Handle the BIG peaks

Now if the duty cycle is telling us where we need to maximise our sensitivity, we also have another factor to consider. Whilst the duty cycle tells us the continuous average power at a certain frequency, it does not tell us the peak power. The peak power handling of a loudspeaker is limited by the thermal power handling and the excursion limited power handling. The peak thermal power handling of our speakers is absolutely huge - the big voice coils take a comparatively long time to heat up because of both their thermal mass and the fast rate at which they can dissipate heat, so it's in the many thousands of watts and thus a non-issue. So the excursion limited power handling becomes the key.

We have to MOVE AIR!

The excursion limited power handling quadruples when you double the excursion limits of the driver - and our 12"s have three times the excursion of typical 12"s and twice the excursion of good 12"s - so somewhere between four and nine times the power handling. To make use of this very high excursion limited power handling (or volume displacement) you also need suitably imposing ports with plenty of radiating area (they're basically like virtual subwoofers where the diaphragm is a plug of air rather than a paper membrane) and smooth flow geometry.
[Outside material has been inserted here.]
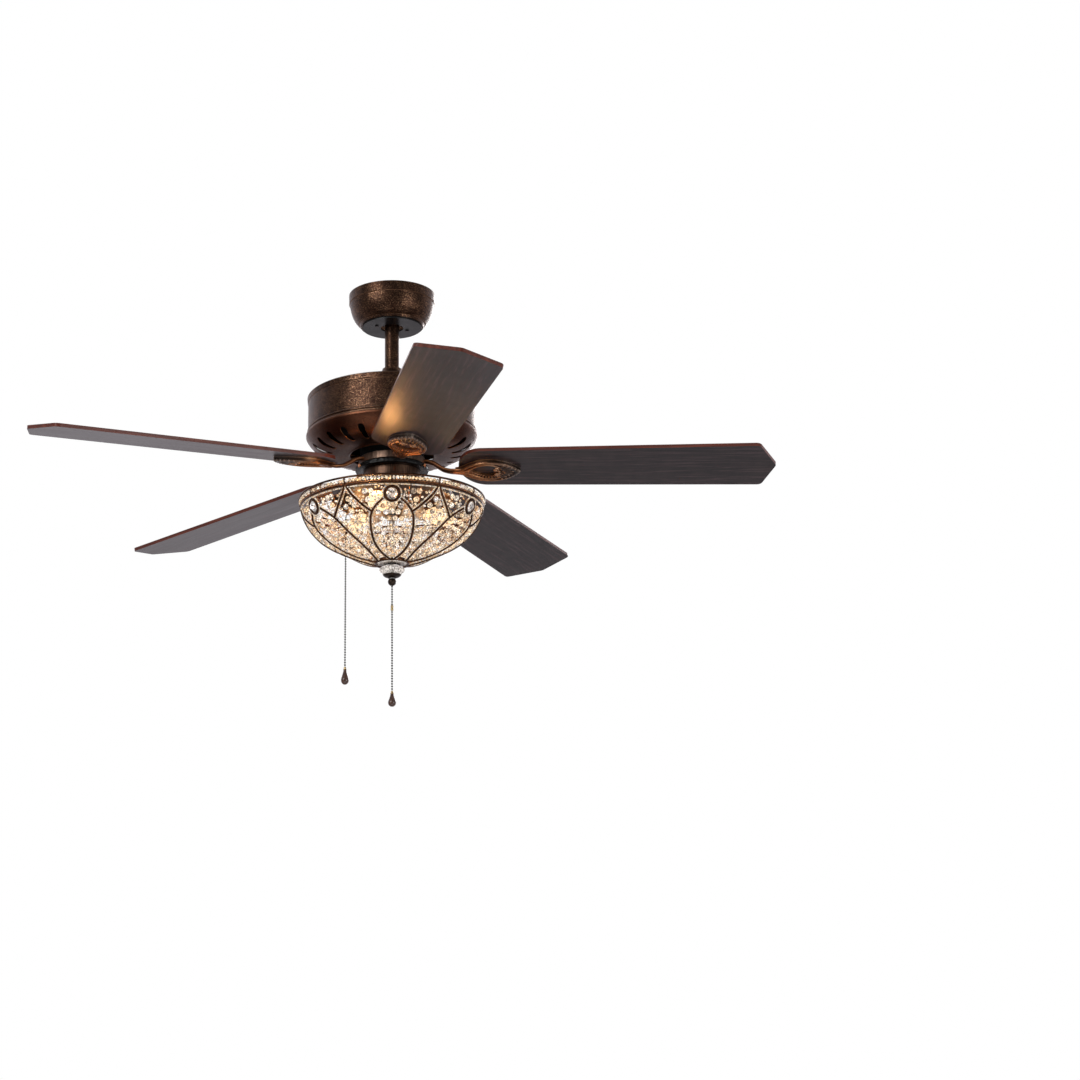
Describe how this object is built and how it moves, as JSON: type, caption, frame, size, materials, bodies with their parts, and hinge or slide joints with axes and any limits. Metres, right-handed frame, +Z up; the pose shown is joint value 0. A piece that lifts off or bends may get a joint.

And finally - crest factor.

So the final part of the puzzle is the crest factor - this is the peak to average ratio. Our duty cycle is giving us the average continuous power distribution across the frequency bandwidth and then the crest factor is stacked on top of that showing the transient peaks. And what stands out like a sore thumb is that the average power in the deep lows is not very high at all but the crest factor is particularly high down there so the peak power is high. What does this mean? We don't need high sensitivity at deep low frequencies because the continuous power will not be high enough to cause significant voice coil heating but we do need high peak power handling (which is excursion limited at low frequencies) to ensure those big low frequency transients can can slam out with attitude. And that's exactly what the new Big Series cabs have.